You say you’re supposed to be nice to the Episcopalians and the Presbyterians and the Methodists and this, that, and the other thing. Nonsense. I don’t have to be nice to the spirit of the Antichrist. I can love the people who hold false opinions but I don’t have to be nice to them.

And we don’t want to leave out what Robertson thinks about non-Christians. In 1986, New York Magazine quoted Robertson as saying,

It is interesting, that termites don’t build things, and the great builders of our nation almost to a man have been Christians, because Christians have the desire to build something. He is motivated by love of man and God, so he builds. The people who have come into [our] institutions [today] are primarily termites. They are into destroying institutions that have been built by Christians, whether it is universities, governments, our own traditions, that we have… The termites are in charge now, and that is not the way it ought to be, and the time has arrived for a godly fumigation.

But back to Paul’s new curriculum. Here is Paul’s introductory video:

  • It should teach the Biblical principle of self-government and personal responsibility, which is also the foundation of the free market economy.
  • It should be based on a detailed study of the history of liberty as well as liberty’s rivals, in Western civilization and the United States.
  • It should provide a thorough understanding of Austrian school economics.
  • It should be an academically rigorous curriculum that is tied to primary source documents — nottextbooks. Textbooks are screened by committees. They dumb down the material.

Dumbing down…we could ask: and who is screening Paul’s textbooks? Obviously, what sort of bigoted religion Paul wants to teach isn’t the only problem with this curriculum, and as David Barton has demonstrated, primary source documents in the hands of those who do not understand the context of those documents – or who want to invent a new context – is a disaster. See Warren Throckmorton’s book if you doubt this.

Robertson, who apparently thinks its biblical to swindle people with fake charity organizations, asked Paul,

Don’t the so-called progressives and whatever, don’t they really want education to indoctrinate children? It’s not just a question of education; they want to indoctrinate them in their philosophy, don’t they?

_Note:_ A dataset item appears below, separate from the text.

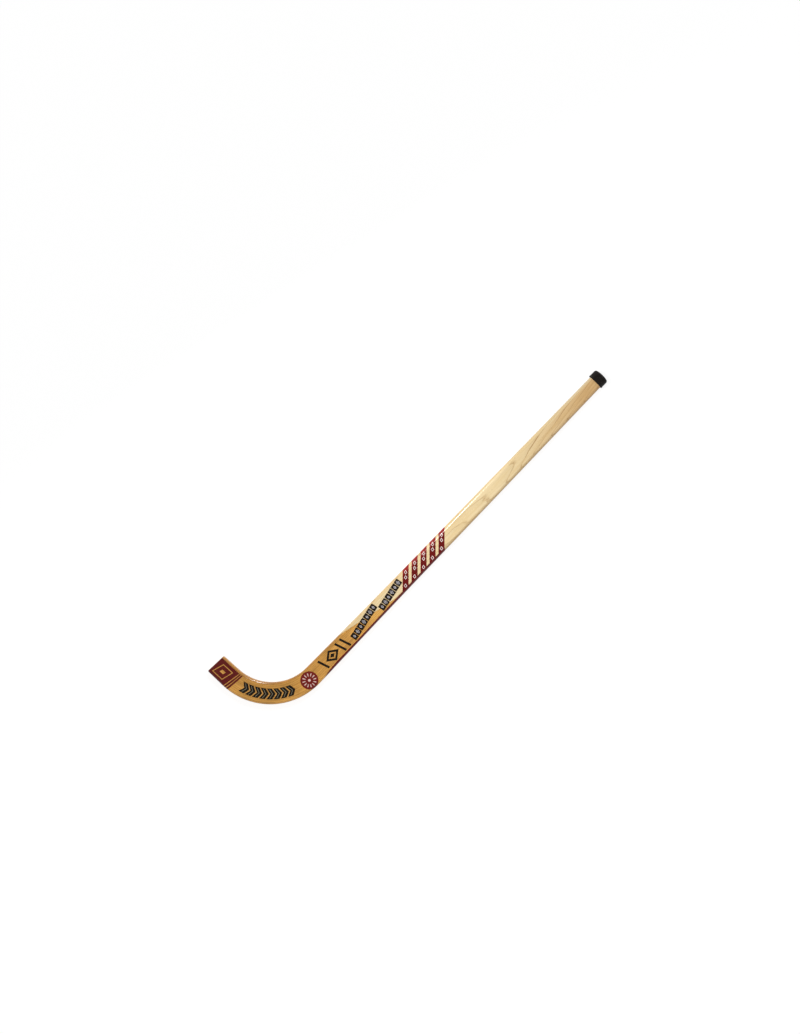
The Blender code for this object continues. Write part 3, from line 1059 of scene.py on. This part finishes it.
def add_heel_strokes(black):
    shapes = []
    for place in BAR_PLACES:
        shapes.append([stroke_loop((place, BAR_REACH), (place + BAR_SLANT, -BAR_REACH), BAR_THICKNESS)])
    diamonds = nested_diamonds(HEEL_DIAMOND_MIDDLE, HEEL_DIAMOND_SIZE, HEEL_DIAMOND_SHARES)
    shapes += [diamonds[:2], diamonds[2:]]
    add_print("heel_strokes", shapes, FIRST_COAT, black)


# Two slanting rows of tiles over the splice: where each row's two ends lie, and how many tiles it has.
TILE_ROWS = (((111.0, -6.6), (191.0, 9.2), 7), ((193.6, -5.8), (262.6, 7.8), 6))
TILE_SIZE = (10.8, 14.8)
TILE_CORNER = 0.8
TILE_CORNER_STEPS = 2
TILE_MARK_SIZE = (7.0, 10.0)
TILE_MARK_SHARES = (1.0, 0.72, 0.34)


def add_tiles(black, grey):
    """The tiles, marked by turns with a small open diamond and a large one that has a solid middle."""
    tiles, marks = [], []
    for start, end, count in TILE_ROWS:
        start, end = Vector(start), Vector(end)
        run = end - start
        slope = atan2(run.y, run.x)
        for k in range(count):
            middle = start + run * (k + 0.5) / count
            tile = rounded(box_loop(*middle, *TILE_SIZE), TILE_CORNER, TILE_CORNER_STEPS)
            tiles.append([turned(tile, middle, slope)])
            diamonds = nested_diamonds(middle, TILE_MARK_SIZE, TILE_MARK_SHARES)
            diamonds = [turned(diamond, middle, slope) for diamond in diamonds]
            marks += [diamonds[:2], diamonds[2:]] if k % 2 else [diamonds[1:]]
    add_print("tile_rows", tiles, FIRST_COAT, black)
    add_print("tile_row_marks", marks, SECOND_COAT, grey)


# The slanting stripes on the shaft: they overlap the band a little and go some way down the side.
STRIPE_COUNT = 5
STRIPES_START = 263.6
STRIPE_PITCH = 26.45
STRIPE_WIDTH = 17.9
STRIPE_SLOPE = 1.038
STRIPE_OVERLAP = 0.5
STRIPE_DOWN_SIDE = 2.5

# A stripe's edges have their points at these twelfths of the half width.
STRIPE_TWELFTHS = range(-8, 13)

# The open diamonds on each stripe: where they lie around, their size and how far they are turned.
STRIPE_MARK_PLACES = (10.2, 2.8, -9.0)
STRIPE_MARK_SIZE = (6.4, 9.0)
STRIPE_MARK_SHARES = (1.0, 0.62)
STRIPE_MARK_TURN = radians(-44)

# The band that ties the stripes together along the outer edge: its widths on the face along the
# stick, and how far down the side it goes, which is less than nothing at its tip.
BAND_START = 10.0
BAND_TIP_END = 34.0
BAND_WIDTH = 5.2
BAND_WIDTHS = ((BAND_START, 0.2), (BAND_TIP_END, 4.2), (110.0, 4.5), (STRIPES_START, BAND_WIDTH))
BAND_TIP_DOWN_SIDE = -1.4
BAND_DOWN_SIDE = 3.5
BAND_STEPS = 24


def side_reach(along):
    """How far around the skin the side wall starts."""
    return half_flat(along) + edge_radius(along) * pi / 2


def stripe_loop(start):
    """One stripe, straight in plan from the outer band over the inner edge, then down the side."""
    loop = []
    for edge, outward in ((start, False), (start + STRIPE_WIDTH, True)):
        wide = half_width(edge)
        acrosses = [-wide + BAND_WIDTH - STRIPE_OVERLAP]
        acrosses += [wide * twelfth / 12 for twelfth in STRIPE_TWELFTHS]
        side = [(edge + STRIPE_SLOPE * across, over_skin(edge, across)) for across in acrosses]
        side.append((side[-1][0], side[-1][1] + STRIPE_DOWN_SIDE))
        loop += side if outward else side[::-1]
    return loop


def band_loop():
    """The band along the outer rounded edge: a point near the heel, ending as the last stripe does."""
    last = STRIPES_START + STRIPE_PITCH * (STRIPE_COUNT - 1) + STRIPE_WIDTH
    inner_end = last + STRIPE_SLOPE * (BAND_WIDTH - half_width(last))
    outer_end = last - STRIPE_SLOPE * half_width(last)
    inner, outer = [], []
    for step in range(BAND_STEPS + 1):
        stop = BAND_START + (inner_end - BAND_START) * step / BAND_STEPS
        width = smooth_value(BAND_WIDTHS, stop)
        inner.append((stop, over_skin(stop, width - half_width(stop))))
        stop = BAND_START + (outer_end - BAND_START) * step / BAND_STEPS
        down = straight_value(BAND_START, BAND_TIP_DOWN_SIDE, BAND_TIP_END, BAND_DOWN_SIDE, stop)
        outer.append((stop, -side_reach(stop) - down))
    return outer + inner[::-1]


def add_stripes(red, white):
    starts = [STRIPES_START + STRIPE_PITCH * k for k in range(STRIPE_COUNT)]
    add_print("shaft_stripes", [[stripe_loop(start)] for start in starts], FIRST_COAT, red)
    add_print("outer_band", [[band_loop()]], BAND_COAT, red)
    marks = []
    for start in starts:
        for around in STRIPE_MARK_PLACES:
            middle = (start + STRIPE_WIDTH / 2 + STRIPE_SLOPE * around, around)
            diamonds = nested_diamonds(middle, STRIPE_MARK_SIZE, STRIPE_MARK_SHARES)
            marks.append([turned(diamond, middle, STRIPE_MARK_TURN) for diamond in diamonds])
    add_print("shaft_stripe_marks", marks, SECOND_COAT, white)


def add_prints():
    """All the prints; each ink names what shows where it is thin, and how much of that does."""
    add_toe_panel()
    black = make_ink("black_ink", INK_BLACK, HONEY_PALE, 0.1)
    grey = make_ink("grey_ink", LINE_GREY, HONEY_PALE, 0.2)
    add_chevrons(black, grey)
    roundel_red = make_ink("roundel_ink", ROUNDEL_RED, HONEY_PALE, 0.08)
    pink = make_ink("pink_ink", MARK_PINK, MAROON, 0.2)
    add_roundel(roundel_red, pink)
    add_heel_strokes(black)
    pale = make_ink("pale_ink", TILE_GREY, INK_BLACK, 0.2)
    add_tiles(black, pale)
    # The red ink carries painted light: it is brighter towards the inner edge.
    red = make_ink("red_ink", DARK_RED, ASH_PALE, 0.05, PAINTED_LIGHT_RED)
    white = make_ink("white_ink", MARK_WHITE, MAROON, 0.15)
    add_stripes(red, white)


# Floor, light and camera.

# The room's light on the object, how bright its walls and its ceiling show in the varnish, and
# between which rises of a direction the walls give way to the ceiling.
WORLD_LEVEL = 0.43
WALL_LEVEL = 0.7
CEILING_LEVEL = 0.15
CEILING_RISE = (0.45, 0.95)

# The soft box, in metres and watts: its middle, the way it faces, its lean about that, its sides
# and its power.
KEY_PLACE = Vector((0.447, 0.382, 0.704))
KEY_FACES = Vector((-0.22, -0.92, -0.31))
KEY_LEAN = radians(-6.3)
KEY_SIZE = (0.1, 0.447)
KEY_POWER = 5.9

# The floor, a little under the stick: the camera sees its glow and a share of its shadows.
FLOOR_SIZE = 8.0
FLOOR_HEIGHT = -0.0004
FLOOR_GLOW = 0.86
SHADOW_SHARE = 0.32
PAPER = (0.8, 0.8, 0.8, 1.0)


def seen_directly(wires):
    """One for what the camera sees, straight or in a reflection or through glass."""
    path = wires.node("ShaderNodeLightPath").outputs
    either = wires.math("MAXIMUM", path["Is Camera Ray"], path["Is Glossy Ray"])
    return wires.math("MAXIMUM", either, path["Is Transmission Ray"])


def make_floor_material():
    """Plain white paper that shows as white and keeps only part of the shadow; unseen from below."""
    material = bpy.data.materials.new("white_paper")
    material.use_nodes = True
    tree = material.node_tree
    tree.nodes.remove(tree.nodes["Principled BSDF"])
    wires = Wires(tree)
    paper = wires.node("ShaderNodeBsdfDiffuse", {"Color": PAPER}).outputs[0]
    shadow_part = wires.node("ShaderNodeBsdfDiffuse", {"Color": (SHADOW_SHARE,) * 3 + (1.0,)}).outputs[0]
    glow = wires.node("ShaderNodeEmission", {"Color": WHITE, "Strength": FLOOR_GLOW}).outputs[0]
    seen = wires.node("ShaderNodeAddShader", {0: shadow_part, 1: glow}).outputs[0]
    surface = wires.node("ShaderNodeMixShader", {0: seen_directly(wires), 1: paper, 2: seen}).outputs[0]
    clear = wires.node("ShaderNodeBsdfTransparent").outputs[0]
    backfacing = wires.node("ShaderNodeNewGeometry").outputs["Backfacing"]
    surface = wires.node("ShaderNodeMixShader", {0: backfacing, 1: surface, 2: clear}).outputs[0]
    wires.feed(tree.nodes["Material Output"].inputs["Surface"], surface)
    return material


def add_floor():
    half = FLOOR_SIZE / 2
    x, y = VIEW_MIDDLE
    corners = [(x - half, y - half), (x + half, y - half), (x + half, y + half), (x - half, y + half)]
    data = bpy.data.meshes.new("floor")
    data.from_pydata([(*corner, FLOOR_HEIGHT) for corner in corners], [], [(0, 1, 2, 3)])
    data.materials.append(make_floor_material())
    floor_sheet = bpy.data.objects.new("floor", data)
    bpy.context.scene.collection.objects.link(floor_sheet)


def light_room():
    """A white room with a darker ceiling, and one upright soft box beside the shaft."""
    world = bpy.data.worlds.new("white_room")
    bpy.context.scene.world = world
    world.use_nodes = True
    wires = Wires(world.node_tree)
    rise = wires.split(wires.node("ShaderNodeTexCoord").outputs["Generated"])[2]
    wall_level = wires.step(rise, *CEILING_RISE, WALL_LEVEL, CEILING_LEVEL)
    seen = seen_directly(wires)
    difference = wires.math("SUBTRACT", wall_level, WORLD_LEVEL)
    level = wires.math("MULTIPLY_ADD", seen, difference, WORLD_LEVEL)
    background = world.node_tree.nodes["Background"]
    wires.feed(background.inputs["Color"], WHITE)
    wires.feed(background.inputs["Strength"], level)
    box = bpy.data.lights.new("soft_box", "AREA")
    box.shape = "RECTANGLE"
    box.size, box.size_y = KEY_SIZE
    box.energy = KEY_POWER
    lamp = bpy.data.objects.new("soft_box", box)
    lamp.location = KEY_PLACE
    lamp.visible_camera = False
    lamp.rotation_mode = "QUATERNION"
    lamp.rotation_quaternion = KEY_FACES.to_track_quat("-Z", "Y") @ Quaternion((0, 0, 1), KEY_LEAN)
    bpy.context.scene.collection.objects.link(lamp)


def add_camera():
    """Straight down on the stick, rolled so that the shaft rises to the right."""
    lens = bpy.data.cameras.new("camera")
    lens.lens = lens.sensor_width * VIEW_DISTANCE * PIXELS_PER_METRE / max(PICTURE_SIZE)
    lens.clip_end = 100.0
    camera = bpy.data.objects.new("camera", lens)
    right = Vector((cos(SHAFT_RISE), -sin(SHAFT_RISE), 0))
    up = Vector((sin(SHAFT_RISE), cos(SHAFT_RISE), 0))
    turn = Matrix((right, up, Vector((0, 0, 1)))).transposed()
    place = Vector((*VIEW_MIDDLE, BLADE_THICKNESS / 2 * MM + VIEW_DISTANCE))
    camera.matrix_world = Matrix.Translation(place) @ turn.to_4x4()
    bpy.context.scene.collection.objects.link(camera)
    bpy.context.scene.camera = camera


dress_cad_pieces()
add_glue()
add_prints()
add_floor()
light_room()
add_camera()
bpy.context.scene.view_settings.view_transform = "Standard"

Right. Like the so-called Christians like Robertson and Paul don’t want to indoctrinate children in their philosophy. The problem is that people like Paula and Robertson think the world of facts is a philosophy. By refusing to participate in it themselves, conservatives like Paul and Robertson have only themselves to blame for giving reality a liberal bias.

But Paul, who teaches kids the joys of Austrian economics in his new program, agreed, saying,

I think that’s the whole purpose, it’s indoctrination, it’s compulsory, it’s conformity; destroy creativity, destroy individuality.

Hmmm, like in Church?

They don’t want kids to be curious, they have to conform and mold them and then they are obedient to the state.

As opposed, say, to obedient to the Pope and to the Church?

Paul isn’t happy because he says public education indoctrinates children “to say the government knows best; they’ll take care of it.”

Like saying the Church knows best; God will take care of it.

Correct me if I’m wrong, but I think we’ve seen this before in history. And millions of people died as a result in various pogroms, inquisitions, and crusades.

Yes, you can see how this works. Replace the government with the Church. And as I said above and as history repeatedly demonstrates, the Church doesn’t think highly of self-government. The Church is and always has been about rules you have to obey, even if it has to hound you into your bedroom to enforce them.

Not much freedom there or in Paul’s new curriculum. Just as there is no prosperity in Austrian economics.

But there is a whole lotta David Barton-inspired, anti-reality indoctrination.

Weep for those kids, because nobody else will.